The high-tech sector has been booming in Israel as a result of a long-term strategy adopted since the mid-1990’s. As Israel has the second best entrepreneurial ecosystem in the world, the locomotive of this boom is highly innovative startups financed mostly true venture capital. In 2017, Israeli startups raised a record-breaking $5-billion.

Since criticisms arise that there are still no major technology brands in Israel like Nokia (Finland), Taiwan Semiconductors (Taiwan) or TAT Consultancy, Infosys (India) it is worth mentioning that the Israeli government uses incentive mechanisms to turn this innovation hub into a “showroom,”  rather than letting them grow year after year, for those startups to be acquired by major worldwide corporations after their development phase.

During the QE period, the swift rise of Israeli businesses has become even more evident. The government raised its R&D investments by $149.428.000 during the last QE period. Now, they have the highest R&D expenditure as a part of GDP in the world with 4.2% (In Eurozone it’s around 1.95%).

Israeli startups have been known to specialize generally on information technologies. However, during the recent years, they have also diversified through biotechnology, Unmanned Aerial Vehicles (currently, Israel is the biggest Drone exporter in the world) and most importantly: Fintech.

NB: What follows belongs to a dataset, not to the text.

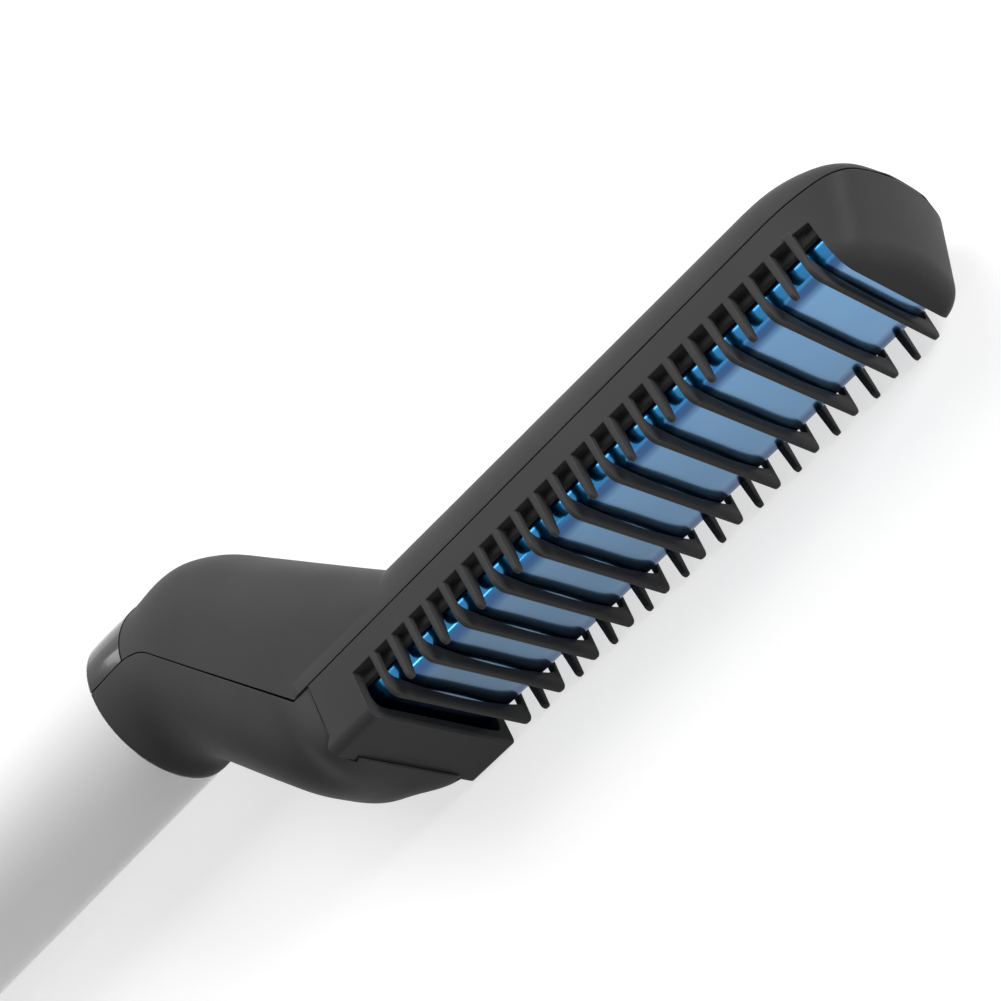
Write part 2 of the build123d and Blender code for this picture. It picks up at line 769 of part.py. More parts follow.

Top global companies like JPMorgan Chase, Visa Europe, and HSBC work with Israeli startups for FinTech and blockchain solutions through 14 R&D centers formed by those companies after the 2008 Financial Crisis. Since the 2008 Crisis, Israeli FinTech industry has grown from 90 to 500 companies, raising around $600-million in 2017.

All in all, being the 10th most innovative country in the world, Israel exploited the last QE period by cultivating a vibrant startup ecosystem, taking steps to evolve as the “blockchain and FinTech leader of the world.”